The stuff from the thirties is certainly of its time, but it's got a certain democracy of spirit that a lot of Campbellian SF lacks -- there's no reason to assume that humans are stronger, tougher, smarter, or morally better than any of the aliens out there. And there is an occasional bit of unfortunate gender based stereotyping, but he's nowhere near as bad as say, Stanley G. Weinbaum in that regard.

The collection I was reading was The Best of Raymond Z. Gallun, published by Del Ray in 1978.

Okay, here's a quote, most notable for it's "the way the future was" sort of charm:

"The device was a microrobot, or if the trade name was to be used, a Scarab. The task of constructing such a tiny and incredibly intricate fabrication was a matter involving infinite skill, patience, and precision. The most powerful microscopes had to be used, and the most delicate of tools. The nervous waver of a finger, during the process, was enough to ruin much of the fragile workmanship that had so far been completed"

From "A Menace in Miniature", 1937.

Jenny Rappaport said...

alter, thanks for the explanation!

katycooper, my favorite Chase novel would have to be THE DEVIL'S DELILAH, I think. Although I do like LORD PERFECT very much too.

Nicole said...

This is wonderful! I love just rattling on about the books I read, but I usually have a limited listening audience. :)

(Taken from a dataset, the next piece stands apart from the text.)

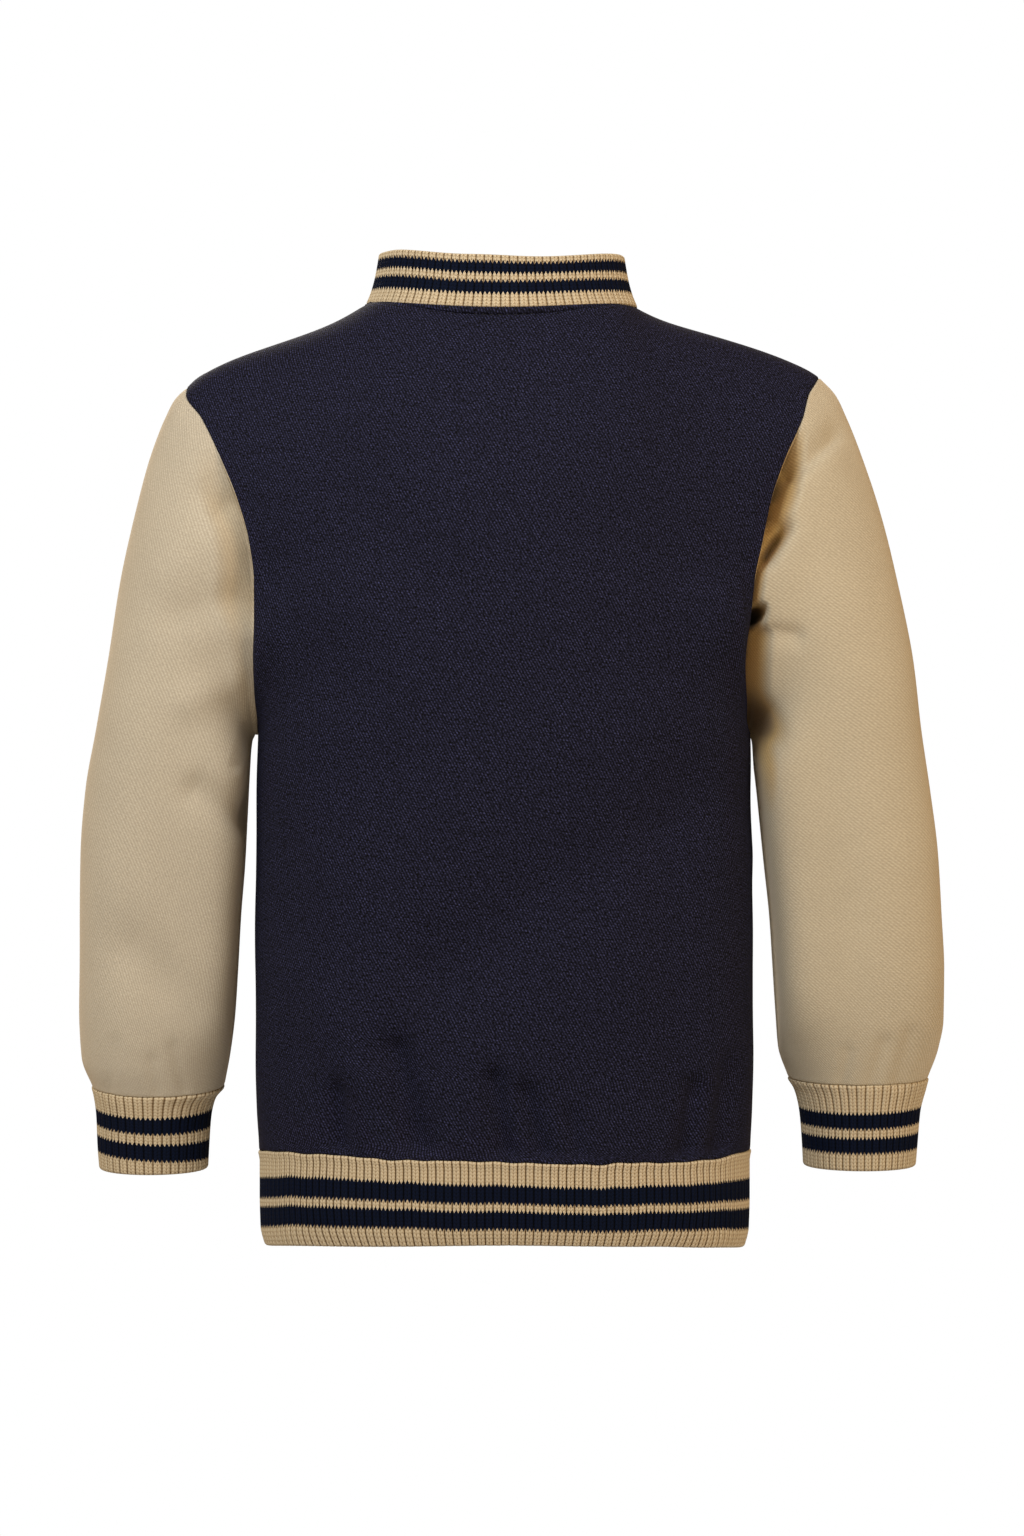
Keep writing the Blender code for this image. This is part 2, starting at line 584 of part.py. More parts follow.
def build():
    for old in list(bpy.data.objects):
        bpy.data.objects.remove(old)
    grids = {
        "back": back(),
        "front_left": front("left"),
        "front_right": front("right"),
        "sleeve_left": sleeve("left"),
        "sleeve_right": sleeve("right"),
        "cuff_left": cuff("left"),
        "cuff_right": cuff("right"),
    }
    grids["collar"] = collar(grids)
    grids["hem_rib"] = hem_rib(grids)
    closed = {name: name.startswith(("sleeve", "cuff")) for name in grids}
    walls = {name: normals(points, closed[name]) for name, points in grids.items()}
    seams = shared_normals(grids, walls)
    materials = {name: new_material(name) for name in COLOURS}
    for name, points in grids.items():
        inset = seam_inset(points, walls[name], seams[name], closed[name])
        if name.startswith(("back", "front")):
            add_wall(name, inset, walls[name], TWILL, closed[name], materials["navy twill"])
        elif name.startswith("sleeve"):
            add_wall(name, inset, walls[name], TWILL, closed[name], materials["sand twill"])
        else:
            add_wall(name, inset, walls[name], RIB, closed[name], materials["rib knit"])
    for k, height in enumerate(np.linspace(FIRST_SNAP_Z, LAST_SNAP_Z, FRONT_SNAPS)):
        place, outwards = on_front(grids["front_left"], height, TWILL)
        add_snap(f"snap_{k + 1}", place, outwards, materials["painted snap"])
    place, outwards = on_front(grids["hem_rib"], HEM_Z - HEM_HEIGHT["front"] / 2, RIB)
    add_snap(f"snap_{FRONT_SNAPS + 1}", place, outwards, materials["painted snap"])


build()
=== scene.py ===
import math

import bpy
import numpy as np
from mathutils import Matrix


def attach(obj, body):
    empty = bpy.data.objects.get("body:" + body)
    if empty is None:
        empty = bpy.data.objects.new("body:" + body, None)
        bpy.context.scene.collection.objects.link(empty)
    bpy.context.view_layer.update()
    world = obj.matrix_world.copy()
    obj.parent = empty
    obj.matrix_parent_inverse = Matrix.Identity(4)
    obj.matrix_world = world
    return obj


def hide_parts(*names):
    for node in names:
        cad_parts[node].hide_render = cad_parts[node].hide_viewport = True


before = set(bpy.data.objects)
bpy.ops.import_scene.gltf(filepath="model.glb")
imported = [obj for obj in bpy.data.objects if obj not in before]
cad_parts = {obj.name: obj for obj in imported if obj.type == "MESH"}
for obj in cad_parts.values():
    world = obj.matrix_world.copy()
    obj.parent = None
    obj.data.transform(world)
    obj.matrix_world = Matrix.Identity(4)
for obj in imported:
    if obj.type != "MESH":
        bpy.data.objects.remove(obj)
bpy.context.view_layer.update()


# The camera stands behind the jacket, level with its middle, with a long lens that keeps its sides upright.
lens = bpy.data.cameras.new("camera")
lens.sensor_fit = "VERTICAL"
lens.sensor_height = 36
lens.lens = 81.52
camera = bpy.data.objects.new("camera", lens)
camera.location = (-0.0037, 1.6, -0.2134)
camera.rotation_euler = (math.pi / 2, 0, math.pi)
bpy.context.scene.collection.objects.link(camera)
bpy.context.scene.camera = camera
bpy.context.scene.view_settings.view_transform = "Standard"


# A photographer's white room: an even white surround, one large soft light high behind the jacket's back, a
# weaker one for its front, and a pale matt floor well below it.
def linear(colour):
    """An sRGB hex colour as linear red, green, blue and alpha."""
    part = np.array([int(colour[i : i + 2], 16) for i in (1, 3, 5)]) / 255
    part = np.where(part <= 0.04045, part / 12.92, ((part + 0.055) / 1.055) ** 2.4)
    return (*part.tolist(), 1.0)


def add_node(tree, kind, values=None, links=None, **settings):
    """A node of this kind, with its settings, and its sockets' values and links from other outputs."""
    made = tree.nodes.new("ShaderNode" + kind)
    for name, value in settings.items():
        setattr(made, name, value)
    for socket, value in (values or {}).items():
        made.inputs[socket].default_value = value
    for socket, source in (links or {}).items():
        tree.links.new(source, made.inputs[socket])
    return made


def add_light(name, place, towards, size, power, colour):
    light = bpy.data.lights.new(name, "AREA")
    light.shape = "DISK"
    light.size = size
    light.energy = power
    light.color = linear(colour)[:3]
    lamp = bpy.data.objects.new(name, light)
    lamp.location = place
    away = np.array(place) - towards
    across = math.hypot(away[0], away[1])
    lamp.rotation_euler = (math.atan2(across, away[2]), 0, math.atan2(away[0], -away[1]))
    bpy.context.scene.collection.objects.link(lamp)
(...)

I like to read in just about every genre, but since I was a kid I've loved the SFF stuff, especially fantasy. Ironically, when I was younger I tended to read a ton of adult fantasy, and now I read more young adult fantasy. That market has just exploded with interesting titles.

One of my favorite authors is Tamora Pierce. A long time ago I read her Circle of Magic series and the Immortals series, but just recently I rediscovered her. I was reading through some old books on my shelf that I had never read and I decided to try the Protector of the Small series. I remembered why I liked her stories so much in the first place. She always has strong female characters who overcome amazing, usually magical, obstacles. I read the first two books in the quartet right in a row.